Luther’s actions paved the way for the Protestant Reformation; many Christians agreed with his arguments and left Catholicism behind. While the Catholic Church survived, it eventually found it necessary to embrace change.

Catholics are now pressuring the church to once again reform itself or face a substantial loss of members. The sexual abuse crisis that has plagued the church for decades has resulted in scores of parishioners leaving. A recently issued report has pushed longtime devotees to lose confidence in this religious institution.

For two years, a grand jury in Pennsylvania investigated accusations of sexual abuse at the hands of priests in six of the state’s eight dioceses. These dioceses represent 54 of the state’s 67 counties. The two other dioceses were already investigated by previous grand juries.

The report issued earlier this month shocked people across the country. It chronicled cases of abuse by more than 300 priests, involving more than 1,000 victims during a 70-year period.

That so many priests committed such vile acts on so many victims is heartbreaking. But what also infuriates Catholics is that church leaders covered up these crimes and moved these predators to other parishes. These accounts reflect stories that have become all too familiar: Church leaders obstruct efforts to hold these people responsible by withholding pertinent information, hiding behind church rituals, paying off victims, and either shifting abusers to other areas or placing them in mental health facilities and declaring them “cured.”

One of the primary problems in dealing with this crisis is the denial that church officials have wallowed in ever since the sexual abuse scandal became public. For years, many parishioners took these leaders at their word that there was no systemic abuse occurring within individual dioceses or the church as a whole. We now know that this narrative was a lie.

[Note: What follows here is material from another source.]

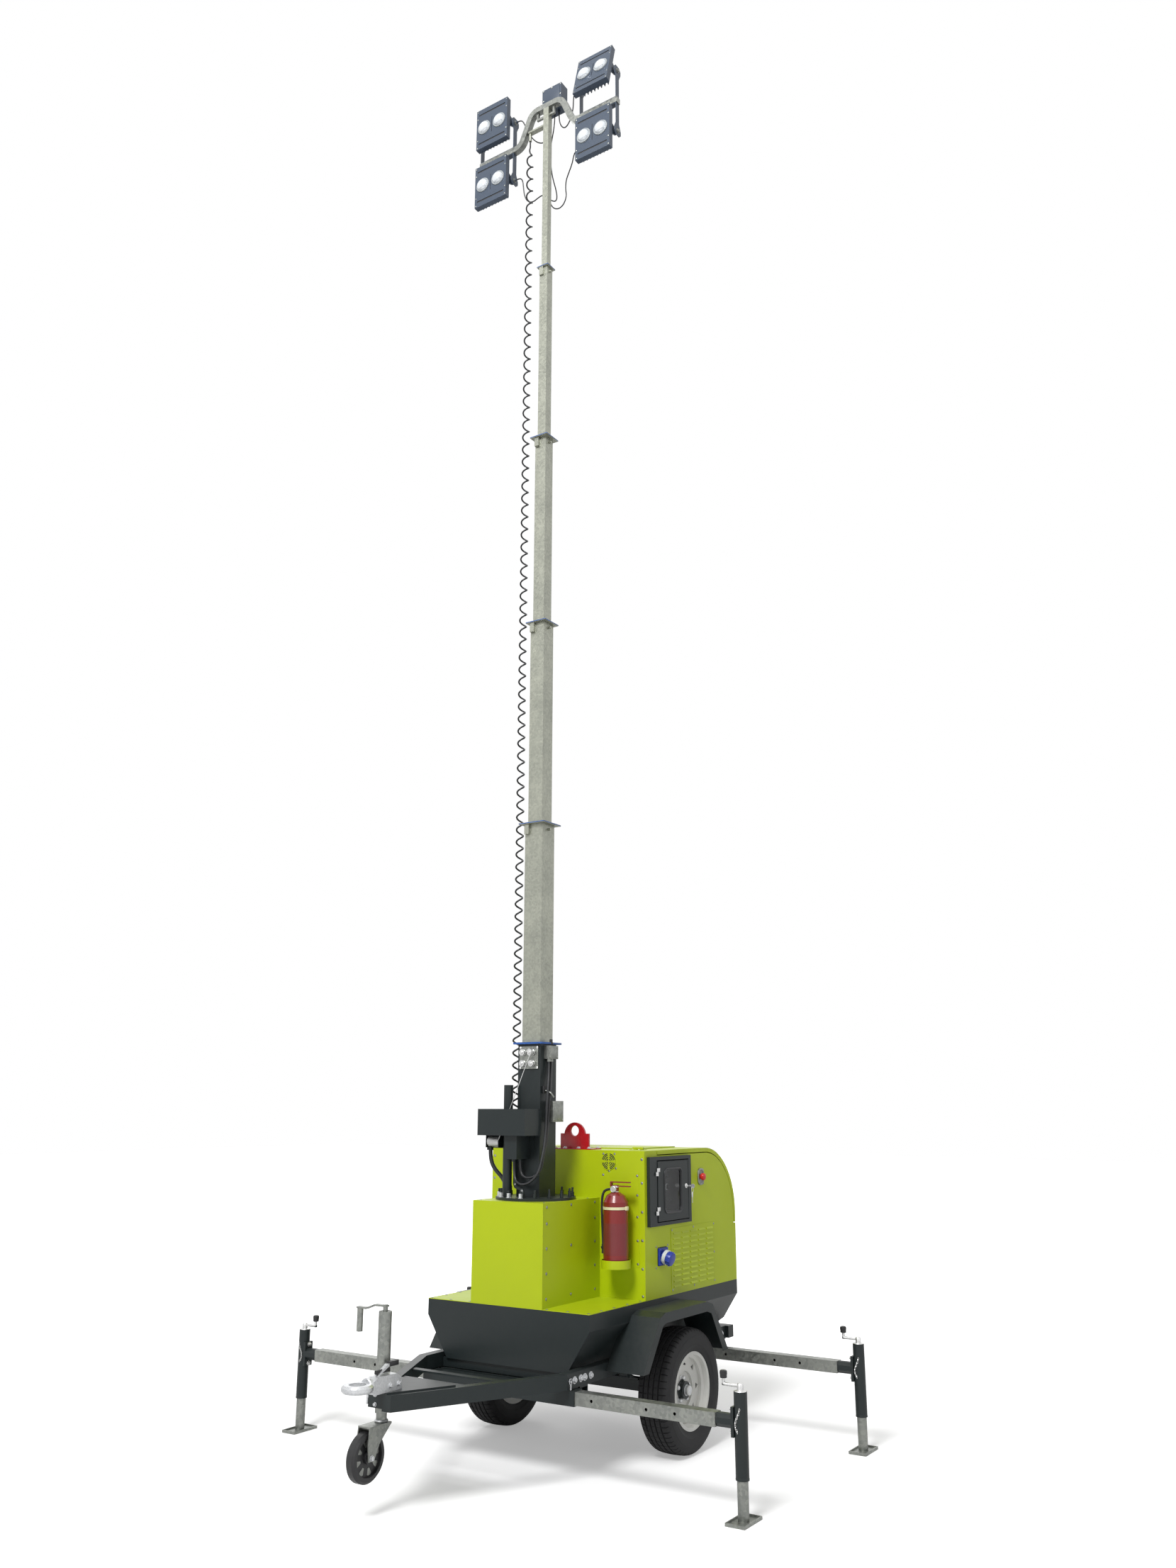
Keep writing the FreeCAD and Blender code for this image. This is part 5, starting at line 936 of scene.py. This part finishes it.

The recent report issued in Pennsylvania seems to have pushed many people to the brink. While it documents cases of abuse going back decades, the repeated cover-ups by officials show the church’s hypocrisy. How can parishioners trust these leaders when they acted so abominably toward children?

Cardinal Theodore E. McCarrick, who previously served as archbishop of Washington, D.C., resigned earlier this year following allegations that he engaged in sexual abuse. And Archbishop Carlo Maria Viganò, a former papal ambassador to the United States, has claimed that Pope Francis knew about accusations against McCarrick for several years but did nothing.

I’ve read and heard stories over the last week of where priests have felt compelled to address the crisis during Masses. They are as disturbed as anyone else over the news that this scandal is even deeper than many suspected.

Some priests admitted in their homilies that they didn’t know what to say in light of such atrocities. Along with congregants, they believe the Catholic Church has reached a tipping point.

What’s driving this new sense of outrage over the sexual abuse scandal, to some extent, is the development of the #MeToo movement. More people are taking a stand against sexual abuse, underscoring the notion that silence is no longer tolerable because that’s what allows it to continue.

In 2002, the United States Conference of Catholic Bishops implemented the Charter for the Protection of Children and Young People. According to the group’s website, the program mandates procedures to minimize the likelihood of abuse, respond more effectively to allegations, cooperate with civil authorities and discipline offenders. It was revised in 2005, 2011 and again this year.

This was certainly an essential measure. I commend church officials for taking steps to prevent sexual abuse from reoccurring.

However, more needs to be done. All members of the clergy who have engaged in sexual abuse must be revealed. In addition, all those who failed to take appropriate action against these predators must be identified publicly.

And states should pass laws extending the statute of limitations for these cases of sexual abuse. Victims need proper time to come forward, and perpetrators must be brought to justice.

There will obviously be a lot of resistance to this because many church leaders have been involved. But if this institution is to earn back the trust of its faithful, it needs to purge all those who perpetuated this wickedness.

Catholics should demand action on this and be willing to leave the church if authorities do not take the proper steps. Church leaders won’t move unless they are forced to, and threatening to walk out is the only way they’ll be compelled to make amends.

The Catholic Church doesn’t practice democracy, so members don’t have much say in how things are operated. But parishioners can vote with their feet. And if they want the church to regain its moral authority, they can’t be afraid to cast the right ballot if authorities once again behave like cowards.